I'm an AWS Climate Data Science Fellow in the Department of Earth and Planetary Sciences at Harvard University. My work sits at the intersection of climate science, astrophysics, and data visualization.
On the climate side, I'm building HarvestStat, the world's most comprehensive dataset of subnational crop yield data. By coupling remote sensing with ground-based agricultural observations, this project aims to understand how climate dynamics shape yield responses across the globe.
My Ph.D. research at Harvard (advised by Alyssa Goodman and Lars Hernquist) focused on the three-dimensional structure of the interstellar medium and the physics of turbulence in star-forming regions. I helped discover that all nearby star formation occurs on the surface of the Local Bubble, an expanding superbubble driven by supernovae. I also built high-resolution interactive 3D maps of the Orion star-forming complex and studied how shock waves interact with turbulence in molecular clouds using magnetohydrodynamic simulations.
Before coming to Harvard, I contributed to the Pantheon analysis and the Foundation Supernova Survey, using Type Ia supernovae to measure the accelerating expansion of the Universe.

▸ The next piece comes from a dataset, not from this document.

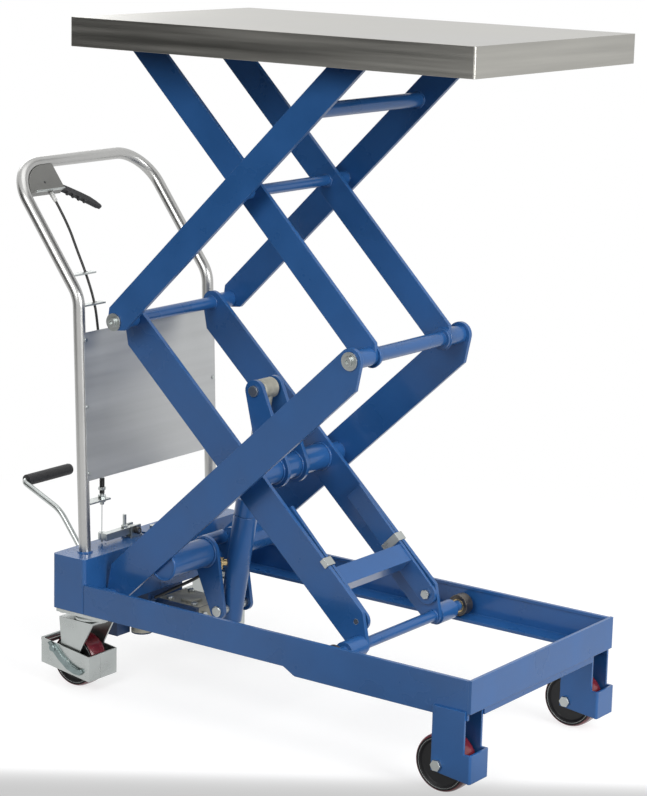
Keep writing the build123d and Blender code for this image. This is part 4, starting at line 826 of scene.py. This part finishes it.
def add_arm_welds():
    """Rings of weld where the tubes, lugs, brackets and pins meet the arms."""
    x, z, r = TORQUE_TUBE
    bm = bmesh.new()
    for sign in (-1, 1):
        bead_ring(bm, x, z, r + 0.6, sign * (OUTER_ARM - 0.8), 2.6)
        bead_ring(bm, x, z, r + 0.6, sign * (CYL_BRACKET_FACES[1] + 0.8), 2.6)
    finish_mesh("torque_tube_welds", bm, "blue_paint", "lower_outer", 60)
    x, z, r = LIFT_TUBE
    bm = bmesh.new()
    for sign in (-1, 1):
        bead_ring(bm, x, z, r + 0.6, sign * (INNER_ARM - 0.8), 2.6)
        bead_ring(bm, x, z, r + 0.6, sign * (LUG_FACES[0] - 0.8), 2.2)
        bead_ring(bm, x, z, r + 0.6, sign * (LUG_FACES[1] + 0.8), 2.2)
        bead_ring(bm, 0, MID_Z, 11.4, sign * (INNER_ARM - 0.6), 1.8)
        bead_ring(bm, SPAN, PIN_Z, 10.4, sign * (INNER_ARM - 0.6), 1.8)
    finish_mesh("lift_tube_welds", bm, "blue_paint", "lower_inner", 60)
    bm = bmesh.new()
    for sign in (-1, 1):
        bead_ring(bm, SPAN * 0.8, MID_Z + RISE * 0.8, 13.4, sign * (OUTER_ARM - 0.6), 2.0)
    finish_mesh("upper_outer_welds", bm, "blue_paint", "upper_outer", 60)
    bm = bmesh.new()
    for sign in (-1, 1):
        bead_ring(bm, SPAN / 2, MID_Z + RISE / 2, 10.4, sign * (INNER_ARM - 0.6), 2.0)
        bead_ring(bm, SPAN, MID_Z, 19.2, sign * (INNER_ARM - 0.5), 1.6)
    finish_mesh("upper_inner_welds", bm, "blue_paint", "upper_inner", 60)


# ---- Floor, light and world ----
FLOOR_HALF = 30.0
FLOOR_GREY, FLOOR_GLOW = 0.36, 0.72
FLOOR_FADE = (0.9, 1.7)
STRIP_GLOW = 0.60
TOWARD_CAMERA = (0.5851, -0.8109, 0)
ACROSS_VIEW = (0.8109, 0.5851, 0)
STRIP_ENDS = ((0.36, 0), (0.52, 1))
STRIP_INNER = ((0.40, 0.08), (0.56, 1.0), (0.70, 0.0))
STRIP_MIDDLE, STRIP_SIDES = 0.09, (0.54, 0.74)


def add_sheet(name, half_w, half_h):
    """A flat rectangle round its own origin."""
    bm = bmesh.new()
    corners = ((-half_w, -half_h), (half_w, -half_h), (half_w, half_h), (-half_w, half_h))
    bm.faces.new([bm.verts.new((x, y, 0)) for x, y in corners])
    mesh = bpy.data.meshes.new(name)
    bm.to_mesh(mesh)
    bm.free()
    sheet = bpy.data.objects.new(name, mesh)
    SCENE.collection.objects.link(sheet)
    return sheet


def floor_finish():
    """Lit floor near the object that fades to white, with a soft grey strip by the camera."""
    n = Nodes("floor_white")
    n.shader.inputs["Base Color"].default_value = (FLOOR_GREY, FLOOR_GREY, FLOOR_GREY, 1)
    n.shader.inputs["Roughness"].default_value = 0.9
    n.shader.inputs["Specular IOR Level"].default_value = 0.0
    path = n.add("ShaderNodeLightPath")
    rays = n.math("ADD", path.outputs["Is Camera Ray"], path.outputs["Is Glossy Ray"])
    seen = n.math("MINIMUM", rays, 1.0)
    glow = n.add("ShaderNodeEmission", Strength=n.math("MULTIPLY", rays, FLOOR_GLOW))
    near = n.tree.nodes.new("ShaderNodeAddShader")
    n.feed(near.inputs[0], n.shader.outputs[0])
    n.feed(near.inputs[1], glow.outputs[0])
    far = n.add("ShaderNodeEmission", Strength=seen)
    fade = n.ramp(n.length(n.place), *FLOOR_FADE)
    whole = n.mix_shaders(fade, near.outputs[0], far.outputs[0])
    grey = n.add("ShaderNodeEmission", Strength=n.math("MULTIPLY", seen, STRIP_GLOW))
    band = n.add("ShaderNodeFloatCurve", Value=n.dot(n.place, TOWARD_CAMERA))
    curve = band.mapping.curves[0]
    for place, point in zip(STRIP_ENDS, curve.points):
        point.location = place
    for x, y in STRIP_INNER:
        curve.points.new(x, y)
    band.mapping.update()
    across = n.math("SUBTRACT", n.dot(n.place, ACROSS_VIEW), STRIP_MIDDLE)
    sides = n.ramp(n.math("ABSOLUTE", across, 0.0), *STRIP_SIDES, 1.0, 0.0)
    strip = n.math("MULTIPLY", band.outputs[0], sides)
    front = n.mix_shaders(strip, whole, grey.outputs[0])
    n.feed(n.tree.nodes["Material Output"].inputs["Surface"], front)
    return n.material


def add_floor():
    floor = add_sheet("floor", FLOOR_HALF, FLOOR_HALF)
    floor.data.materials.append(floor_finish())


def add_card(name, place, target, size, grey):
    """A grey card beside the object, for the dark reflections in its bare metal."""
    card = add_sheet(name, size[0] / 2, size[1] / 2)
    card.location = place
    card.rotation_euler = (Vector(target) - Vector(place)).to_track_quat("Z", "Y").to_euler()
    n = Nodes(name)
    n.shader.inputs["Base Color"].default_value = (grey, grey, grey, 1)
    n.shader.inputs["Roughness"].default_value = 1.0
    card.data.materials.append(n.material)
    card.visible_camera = False
    card.visible_shadow = False
    card.visible_diffuse = False


def add_lamp(name, place, target, size, power):
    data = bpy.data.lights.new(name, "AREA")
    data.shape = "RECTANGLE"
    data.size, data.size_y = size
    data.energy = power
    lamp = bpy.data.objects.new(name, data)
    lamp.location = place
    lamp.rotation_euler = (Vector(target) - Vector(place)).to_track_quat("-Z", "Y").to_euler()
    SCENE.collection.objects.link(lamp)


def add_lights():
    middle = (0, 0, 0.6)
    add_lamp("key", (0.6, -3.2, 2.4), middle, (2.0, 1.6), 58)
    add_lamp("front_fill", (3.4, -0.4, 1.7), middle, (1.8, 1.8), 96)
    add_lamp("rear_fill", (-3.0, 1.6, 2.4), middle, (2.0, 1.6), 24)
    add_lamp("top", (0.1, 0.1, 3.4), middle, (2.4, 2.4), 22)
    add_card("dark_card_left", (-2.3, -2.6, 0.9), middle, (3.4, 3.0), 0.06)


AMBIENT = 0.42


def add_world():
    """White where the camera, glossy and clear rays look, and a plain soft light elsewhere."""
    world = bpy.data.worlds.new("studio")
    SCENE.world = world
    world.use_nodes = True
    tree = world.node_tree
    background = tree.nodes["Background"]
    background.inputs["Color"].default_value = (1, 1, 1, 1)
    path = tree.nodes.new("ShaderNodeLightPath")
    seen = path.outputs["Is Camera Ray"]
    for other in ("Is Glossy Ray", "Is Transmission Ray"):
        either = tree.nodes.new("ShaderNodeMath")
        either.operation = "MAXIMUM"
        tree.links.new(seen, either.inputs[0])
        tree.links.new(path.outputs[other], either.inputs[1])
        seen = either.outputs[0]
    level = tree.nodes.new("ShaderNodeMapRange")
    level.inputs["To Min"].default_value = AMBIENT
    level.inputs["To Max"].default_value = 1.0
    tree.links.new(seen, level.inputs["Value"])
    tree.links.new(level.outputs[0], background.inputs["Strength"])
    SCENE.view_settings.view_transform = "Standard"


# ---- Everything ----
add_camera()
FINISH = make_finishes()
dress_cad_nodes()
add_cable()
add_hose()
add_wheels()
add_cylinder_rod()
add_pedal_grip()
add_pump_trim()
add_cable_trim()
add_hand_lever()
add_beam_trim()
add_lower_rollers()
add_handle_tube()
add_caster_trim()
add_base_welds()
add_arm_welds()
add_floor()
add_lights()
add_world()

Throughout my career, I've been passionate about making scientific data accessible and interactive. I'm a contributor to glue, a linked-data visualization package used by astronomers and Earth scientists worldwide, and I co-published the first augmented reality figure in an astronomy journal. I was also the first graduate student to serve on the AAS Education Committee and helped lead workshops, resource development, and studies to support and characterize the state of astronomy education in the U.S.